Julia Segal is a counsellor for people with physical illnesses and disabilities in London, UK

Phantasy in Everyday Life.

Phantasy in Everyday Life – A Psychoanalytic Approach to Understanding Ourselves.

This was my first book, written between 1979 and 1983.  It is an introduction to psychoanalytical ideas for non-specialists.  Melanie Klein’s ideas were at the time considered difficult by many people, but I had come across them at an early age and to me they seemed straightforward and utterly illuminating.  Teaching the ideas of Freud and Klein at the University of Manchester Extra-Mural Department, I felt the need of a book which could be read by the kind of people who came to my classes, busy professionals who were not analysts themselves and did not have a lot of time to read ‘difficult’ books.  Many of my formulations were honed during discussion over drinks after the seminar, with enthusiastic and interested students of all ages. I was a bit disappointed that it was published as a Penguin Psychology book, rather than in a more popular format, but I think I over-estimated my ability to write like a journalist.  It is an easy read for many people,  but it does use some long words.

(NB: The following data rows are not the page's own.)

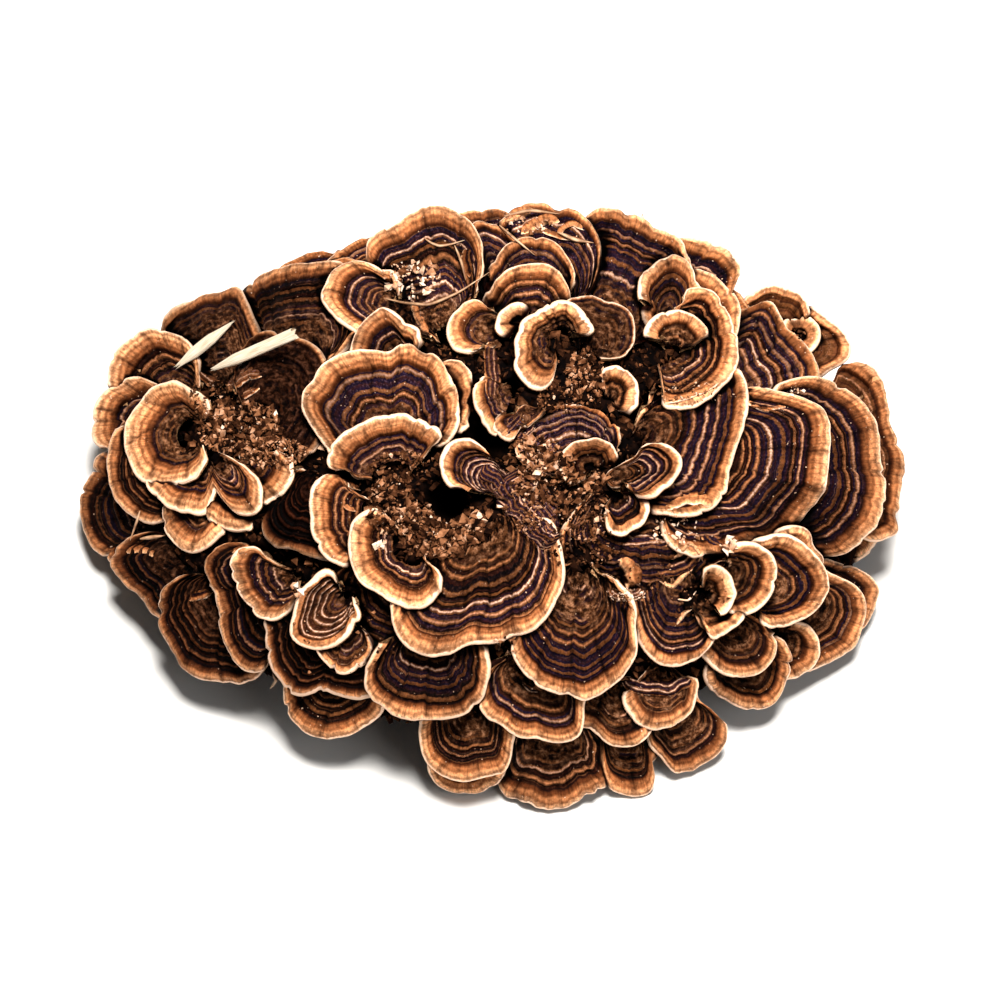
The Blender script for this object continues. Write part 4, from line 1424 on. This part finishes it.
FLOOR_HALF = 3000.0
FLOOR_COLOR = (0.88, 0.88, 0.87, 1.0)
LIGHT_TARGET = Vector((0.0, 0.0, 0.03))
LIGHTS = (
    # name, place and size in metres, power, colour
    ("key", (0.08, -0.1, 1.25), 0.35, 36.0, (1.0, 0.96, 0.91)),
    ("fill", (0.9, -0.8, 0.8), 0.9, 4.0, (1.0, 1.0, 1.0)),
)
SKY = ((1.0, 0.99, 0.97, 1.0), 0.07)
VIEW_END = 20.0


def add_floor():
    corners = ((-1, -1, 0), (1, -1, 0), (1, 1, 0), (-1, 1, 0))
    material = Nodes("studio_floor", 0.9).finish(FLOOR_COLOR)
    add_mesh("floor", np.array(corners) * FLOOR_HALF, np.array(((0, 1, 2, 3),)), {}, material)


def aim(item, place, target):
    item.location = place
    item.rotation_euler = (target - place).to_track_quat("-Z", "Y").to_euler()
    bpy.context.scene.collection.objects.link(item)


def add_light(name, place, size, power, color):
    data = bpy.data.lights.new(name, "AREA")
    data.size = size
    data.energy = power
    data.color = color
    aim(bpy.data.objects.new(name, data), Vector(place), LIGHT_TARGET)


def light_stage():
    world = bpy.data.worlds.new("studio")
    world.use_nodes = True
    background = world.node_tree.nodes["Background"]
    background.inputs["Color"].default_value, background.inputs["Strength"].default_value = SKY
    bpy.context.scene.world = world
    bpy.context.scene.view_settings.view_transform = "Standard"
    for row in LIGHTS:
        add_light(*row)


def add_camera():
    data = bpy.data.cameras.new("camera")
    data.sensor_width = SENSOR
    data.lens = SENSOR * SIGHT_DISTANCE / (PICTURE_SIZE * PIXEL)
    data.clip_end = VIEW_END
    item = bpy.data.objects.new("camera", data)
    across, up = pixel(PICTURE_SIZE / 2.0, PICTURE_SIZE / 2.0)
    aim(item, Vector(FRONT.eye * MM), Vector((across * FRONT.right + up * FRONT.up) * MM))
    bpy.context.scene.camera = item


all_lobes = [Lobe(*row) for row in LOBES] + tier_lobes()
count_stacks(all_lobes)
cap_look = cap_material()
caps = build_caps(all_lobes, cap_look)
litter = litter_material()
bed = build_mound(litter)
seen = sight_tree([bed, *caps])
mark_open_caps(seen, caps)
set_values(bed.data, "open", openness(seen, *read_points(bed.data)))
folds = build_slivers(seen, cap_look)
seen = sight_tree([bed, *caps, folds])
build_crumbs(seen, litter, len(bed.data.polygons))
build_grass(seen, grass_material())
wood = wood_material()
for splinter, bluntness, own_seed in SPLINTERS:
    build_splinter(splinter, wood, bluntness, own_seed)

add_floor()
light_stage()
add_camera()
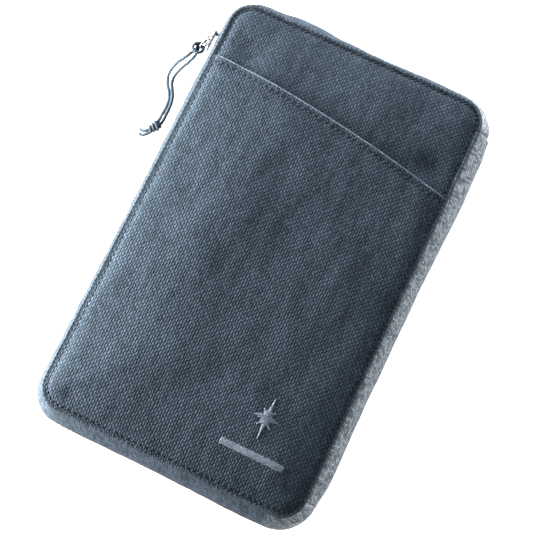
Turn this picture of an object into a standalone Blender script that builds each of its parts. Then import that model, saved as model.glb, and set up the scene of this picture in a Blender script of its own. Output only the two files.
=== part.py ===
"""Zip-round travel wallet, lying on its back and zipped shut.

X runs across the wallet with the spine at +X, Y runs up its height and Z points out of its front.
The origin is the middle of the underside. The wallet opens like a book: the spine folds out from
the back shell, and the front shell folds out from the spine.
"""

from math import cos, pi, radians, sin

import bmesh
import bpy
from mathutils import Matrix, Vector

MM = 0.001

# Driving dimensions, in millimetres.
WIDTH = 140.0
HEIGHT = 230.0
DEPTH = 26.0
CORNER_RADIUS = 13.0
GAP = 0.3

PIPING_RADIUS = 1.2
FABRIC = 1.1
BOARD = 1.1
LINING = 0.5
GUSSET_WALL = 0.8
GUSSET_TOP = 8.4
GUSSET_BULGE = 2.9

TAPE_WALL = 0.6
TAPE_TOP = 10.7
COIL_WALL = 2.0
COIL_BOTTOM = 11.0
COIL_TOP = 12.3

SPINE_HALF_LENGTH = 101.4
SPINE_BULGE = 1.0
HINGE_X = 71.0
HINGE_Z = 1.5

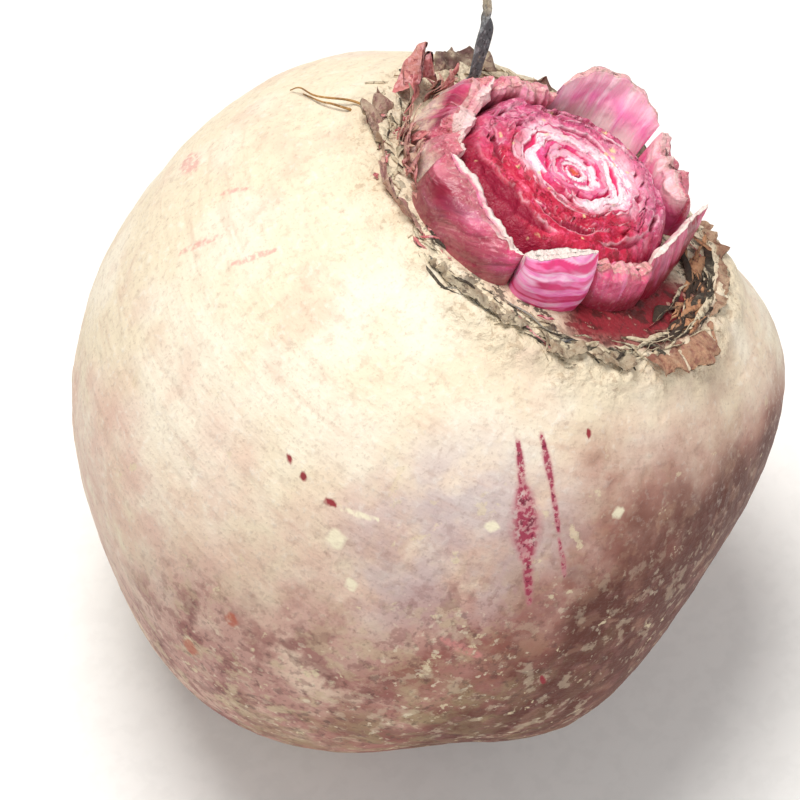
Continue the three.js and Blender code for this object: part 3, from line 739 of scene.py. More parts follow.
def stroke_mask(strokes, around, polar):
    """Nearness to the strokes: 1 on a stroke, 0.5 at its edge, 0 at twice that distance. It is
    the distance to a straight line on the unrolled skin, over a half width that tapers to both
    ends."""
    mask = np.zeros_like(around)
    for *ends, half in strokes:
        turns, downs = np.radians(ends).reshape(2, 2).T
        middle = turns.mean()
        unroll = lambda turn, down: vectors(np.sin(down) * (turn - middle), down) * BODY_RADIUS
        places, (start, end) = unroll(around, polar), unroll(turns, downs)
        stroke = end - start
        along = np.clip(((places - start) @ stroke) / (stroke @ stroke), 0, 1)
        away = np.hypot(*np.moveaxis(places - start - along[..., None] * stroke, -1, 0))
        width = half * (0.55 + 0.45 * np.sin(np.pi * along))
        mask = np.maximum(mask, 1 - 0.5 * away / width)
    return mask


def skin_relief(points, around, polar):
    """Fine relief in mm: pebbles, faint rings round the axis, shallow pits, and the cracked
    cork of the collar."""
    pebbles = 0.055 * rough_noise(points, 1.5, 11, 2)
    ringed = vectors(points[..., 0] * RINGED, points[..., 1] * RINGED, polar * BODY_RADIUS)
    rings = 0.07 * value_noise(ringed, 1.3, 12) + 0.10 * value_noise(ringed, 3.6, 13)
    pits = -0.16 * smooth(value_noise(points, 2.6, 14), 0.55, 0.8)
    cracks = 0.5 * cork_mask(around, polar) * rough_noise(points, 1.8, 15, 3)
    return pebbles + rings + pits + cracks


def cork_mask(around, polar):
    """1 on the corky collar, fading out down the shoulder at an uneven edge."""
    edge = 37.8 + 1.8 * waver(around, 3) + 1.0 * np.sin(23 * around)
    edge = edge + 2.4 * smooth(toward(around, DRAWN_DOWN), 0.2, 0.9)
    return 1 - smooth(np.degrees(polar), edge - 4, edge + 2.5)


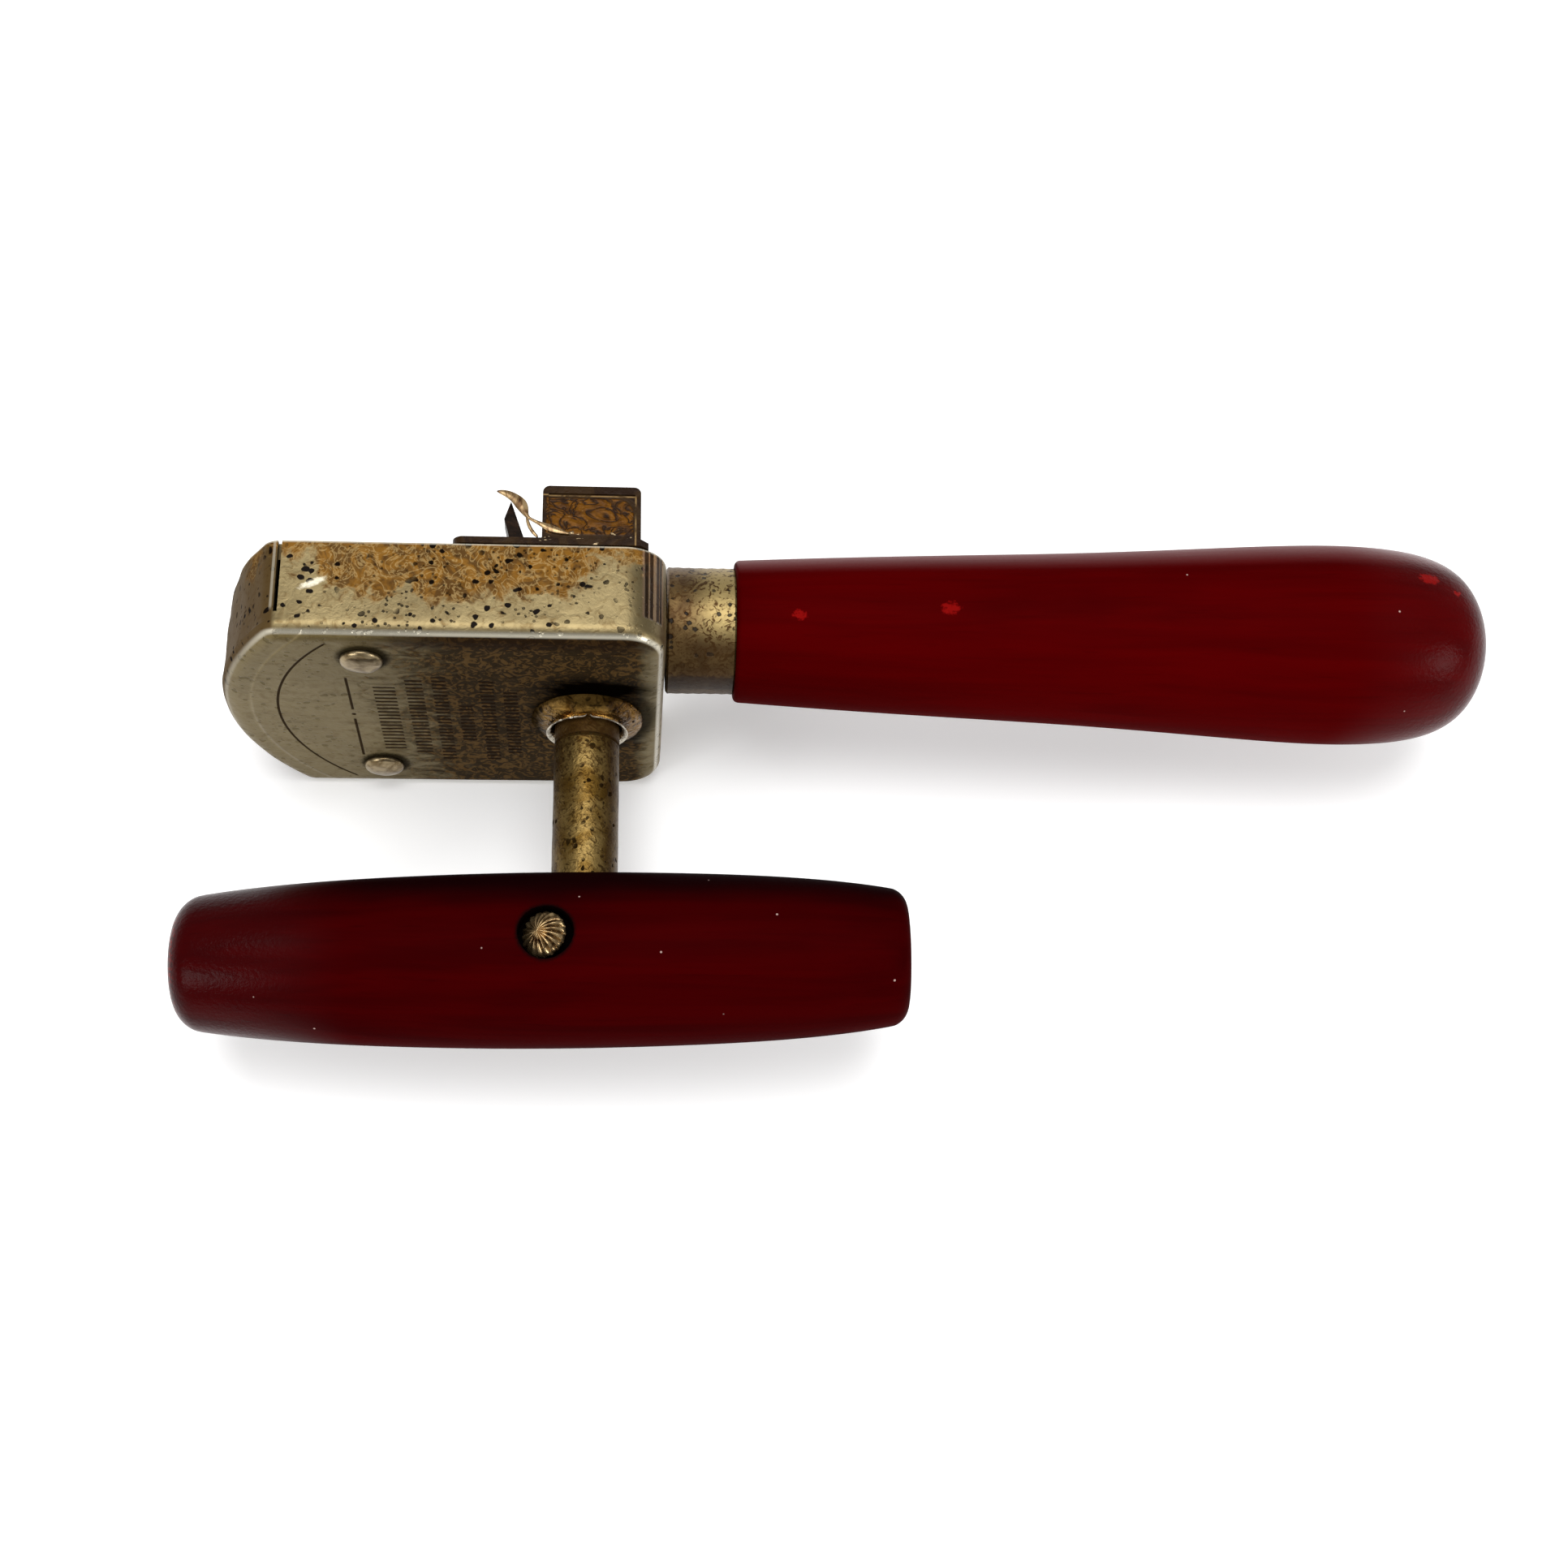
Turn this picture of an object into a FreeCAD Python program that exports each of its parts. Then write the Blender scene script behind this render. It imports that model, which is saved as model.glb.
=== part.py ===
import FreeCAD, Part
import math
import operator
import os
import Sketcher

# Hand-crank can opener. Millimetres, +Z up.
# The row's origin is on the case's lower side wall, straight below the crank's axis and midway
# between the case's face and back. X runs along the long handle, and Y from the face to the back.
# Each sub-part is drawn in the crank's frame: X = 0 and Z = 0 on the crank's axis, Y = 0 on the
# case's open back. The placements then lift everything into the row's frame.

Vector = FreeCAD.Vector

DIMENSIONS = {
    # case
    "case_right": 11.1,
    "case_length": 63.8,
    "case_half_width": 25.3,
    "case_depth": 14.6,
    "case_wall": 1.2,
    "end_arc_radius": 40.0,
    "end_corner_radius": 3.0,
    "corner_radius": 6.0,
    "face_fillet": 2.3,
    "slit_x": -42.3,
    "slit_width": 0.8,
    "slit_depth": 11.1,
    # frame plate and its tang
    "plate_thickness": 2.5,
    "plate_gap": 0.1,
    "tang_half_width": 4.0,
    "tang_taper_x": 66.0,
    "tang_end_x": 74.0,
    "tang_tip_half_width": 1.5,
    "notch_clearance": 0.3,
    # ferrule and long handle
    "ferrule_gap": 0.4,
    "ferrule_end_x": 21.7,
    "ferrule_radius": 9.525,
    "ferrule_wall": 0.9,
    "handle_length": 115.15,
    "handle_bulb_radius": 15.2,
    "handle_neck_radius": 10.7,
    "handle_edge_radius": 0.8,
    # case rivets
    "rivet_x": -31.2,
    "rivet_z": 17.8,
    "rivet_shank_radius": 1.75,
    "rivet_head_radius": 3.0,
    "rivet_rim": 0.4,
    "rivet_dome": 0.9,
    "rivet_post_radius": 3.2,
    # crank
    "shaft_radius": 4.7625,
    "shaft_front_y": -57.5,
    "shaft_shoulder_y": -11.8,
    "shaft_chamfer": 0.5,
    "journal_radius": 3.0,
    "journal_end_y": 1.3,
    "running_clearance": 0.05,
    "bushing_wall": 1.65,
    "bushing_reach": 3.45,
    "bushing_flange": 0.8,
    "collar_rim": 0.5,
    "collar_waist_wall": 1.35,
    "collar_lip_wall": 0.9,
    "collar_height": 2.7,
    "retainer_radius": 5.0,
    "retainer_thickness": 0.8,
    "behind_gap": 0.1,
    # cross grip and its pin
    "crank_rest_angle": 2.6,
    "grip_x": -5.43,
    "grip_y": -52.3,
    "grip_half_length": 51.07,
    "grip_radius": 12.4,
    "grip_left_round": 4.2,
    "grip_right_round": 2.3,
    "pin_tilt": 24.0,
    "pin_radius": 1.6,
    "pin_depth": 9.0,
    "pin_seat": 11.3,
    "pin_sink_radius": 4.2,
    "pin_head_radius": 3.25,
    "pin_head_rim": 0.7,
    "pin_head_dome": 1.7,
    # gears
    "gear_module": 1.0,
    "pinion_teeth": 12,
    "gear_teeth": 16,
    "gear_front_y": -10.6,
    "gear_width": 5.2,
    "pinion_width": 6.8,
    "spacer_radius": 4.6,
    # feed wheel and its shaft
    "feed_shaft_radius": 2.8,
    "feed_head_radius": 4.2,
    "feed_head": 1.4,
    "feed_seat_radius": 2.2,
    "feed_end_y": 8.8,
    "feed_bush_radius": 4.5,
    "feed_bush_front_y": -5.2,
    "feed_bush_end_y": 1.7,
    "bush_flange_radius": 6.0,
    "bush_flange": 1.2,
    "wheel_radius": 7.5,
    "wheel_front_y": 1.8,
    "wheel_width": 4.0,
    "wheel_notches": 26,
    "notch_depth": 0.75,
    "notch_half_width": 0.62,
    "washer_radius": 4.2,
    "washer_thickness": 0.7,
    "nut_half_flats": 3.5,
    "nut_thickness": 1.8,
    # jaw
    "pivot_x": -14.5,
    "pivot_z": 12.0,
    "pivot_head_radius": 4.2,
    "pivot_head": 1.4,
    "pivot_end_radius": 2.0,
    "jaw_thickness": 1.0,
    "jaw_left": -18.8,
    "jaw_right": 8.5,
    "jaw_corner": 1.5,
    "jaw_lobe_right": -9.2,
    "jaw_lobe_bottom": 7.0,
    "jaw_arm_gap": 0.5,
    "shelf_left": -6.4,
    "shelf_right": 7.4,
    "shelf_y": 9.5,
    "shelf_thickness": 1.1,
    "shelf_band": 0.8,
    "shelf_far_band": 1.2,
    "shelf_recess": 0.25,
    "shelf_corner": 1.0,
    "lip_thickness": 1.1,
    "lip_height": 4.5,
    # knife and the leaf beside it
    "knife_left": -14.6,
    "knife_right": -8.6,
    "knife_bottom": 16.3,
    "knife_top": 22.2,
    "knife_foot": 1.2,
    "fang_tip_y": 7.8,
    "fang_bottom": 18.6,
    "fang_top": 23.6,
    "knife_rivet_x": -13.2,
    "knife_rivet_radius": 0.9,
    "knife_rivet_head": 1.4,
    "knife_rivet_high": 20.6,
    "knife_rivet_pitch": 2.8,
    "leaf_thickness": 0.4,
    # lever and spring inside the case
    "lever_thickness": 2.3,
    "lever_radius": 4.0,
    "lever_length": 19.0,
    "lever_top": 2.2,
    "lever_bottom": 3.0,
    "jaw_bush_radius": 4.0,
    "jaw_bush_flange_radius": 5.0,
    "spring_x": -25.0,
    "spring_radius": 1.8,
    "spring_wire": 0.35,
    "spring_turns": 7,
    "seat_z": -4.0,
    "seat_half_width": 3.0,
    "seat_thickness": 1.2,
    "seat_foot": 7.0,
    "guide_radius": 1.2,
    "guide_length": 4.0,
}

# Control points of the turned outlines, as shares of the length and of the largest radius.
HANDLE_CURVE = ((0.2, 0.79), (0.455, 0.845), (0.712, 0.996), (0.858, 1.022), (0.978, 0.851), (1.0, 0.24))
GRIP_CURVE = ((-1.0, 0.72), (-0.81, 0.875), (-0.29, 1.0), (0.29, 1.005), (0.81, 0.914), (1.0, 0.75))

OPERATIONS = {"+": operator.add, "-": operator.sub, "*": operator.mul, "/": operator.truediv}


class Size:
    """A number that remembers the sheet expression it comes from, so it can be bound as well as used."""

    def __init__(self, value, text):
        self.value = value
        self.text = text

    def __add__(self, other):
        return combined(self, "+", other)

    def __radd__(self, other):
        return combined(other, "+", self)

    def __sub__(self, other):
        return combined(self, "-", other)

    def __rsub__(self, other):
        return combined(other, "-", self)

    def __mul__(self, other):
        return combined(self, "*", other)

    def __rmul__(self, other):
        return combined(other, "*", self)

    def __truediv__(self, other):
        return combined(self, "/", other)

    def __rtruediv__(self, other):
        return combined(other, "/", self)

    def __neg__(self):
        return combined(0, "-", self)


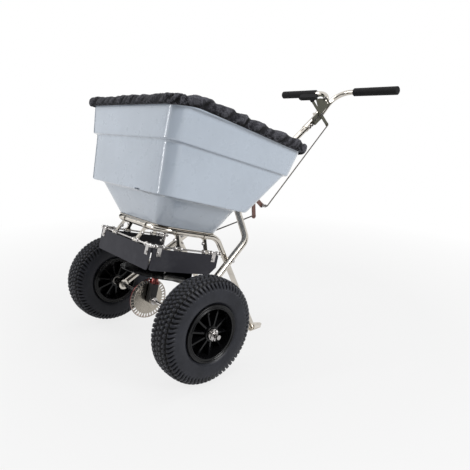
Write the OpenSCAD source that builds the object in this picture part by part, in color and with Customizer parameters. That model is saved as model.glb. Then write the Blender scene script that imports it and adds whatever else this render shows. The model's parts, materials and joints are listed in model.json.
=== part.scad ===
/* [Stance] */
// Backward lean of the machine when it stands on its feet, in degrees
rest_lean = 15; // [13:0.5:17]

/* [Wheels] */
// Outside diameter of a tyre
tyre_d = 330; // [310:5:345]
// Width of a tyre over its sidewalls
tyre_w = 95; // [90:1:100]
// Distance from an axle bearing out to the hub of its wheel
wheel_gap = 47; // [44:1:55]
// Outside diameter of the rim flanges
rim_d = 180; // [170:1:190]
// Width of a rim over its flanges
rim_w = 88; // [80:1:92]
// Number of spokes in a rim
spoke_count = 10; // [6:1:12]
// Diameter of a wheel hub
hub_d = 46; // [40:1:56]

/* [Drive] */
// Diameter of the axle
axle_d = 14; // [12:0.5:15]
// Length of the axle beyond its linch pins
axle_end = 15.5; // [12:0.5:25]
// Diameter of the upright impeller shaft
shaft_d = 12; // [10:0.5:13]
// Outside diameter of the slotted crown gear
gear_d = 142; // [138:1:150]
// Radius from the axle to the middle of the gear's slots
slot_ring_r = 62; // [61:0.5:63]
// Number of slots in the crown gear
gear_slots = 36; // [36:4:40]
// Width of a slot
slot_w = 6.2; // [6:0.1:6.4]
// Number of pinion teeth
pinion_teeth = 9; // [9:1:10]
// Diameter of the impeller disc
impeller_d = 250; // [220:2:260]
// Height of the impeller disc above the axle
impeller_z = 100; // [98:1:110]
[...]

At the time psychoanalysis was very unfashionable and I called the first seminar ‘Psychoanalysis is not wrong’.  One of my class members met his Professor, a CBT psychologist, who, on being told his student was attending a seminar in psychoanalysis, sighed – not entirely joking –  ‘Where did I go wrong?’ .  I was training as a Marriage Guidance Counsellor at the time, and being a mother of small children, and these strands fed into the book.

Two psychoanalysts, Hanna Segal and Elizabeth Spillius, both read it for me and approved it.  It is recommended by some psychoanalysts for a general introduction to psychoanalytical ideas, particularly those of Melanie Klein and her collaborators.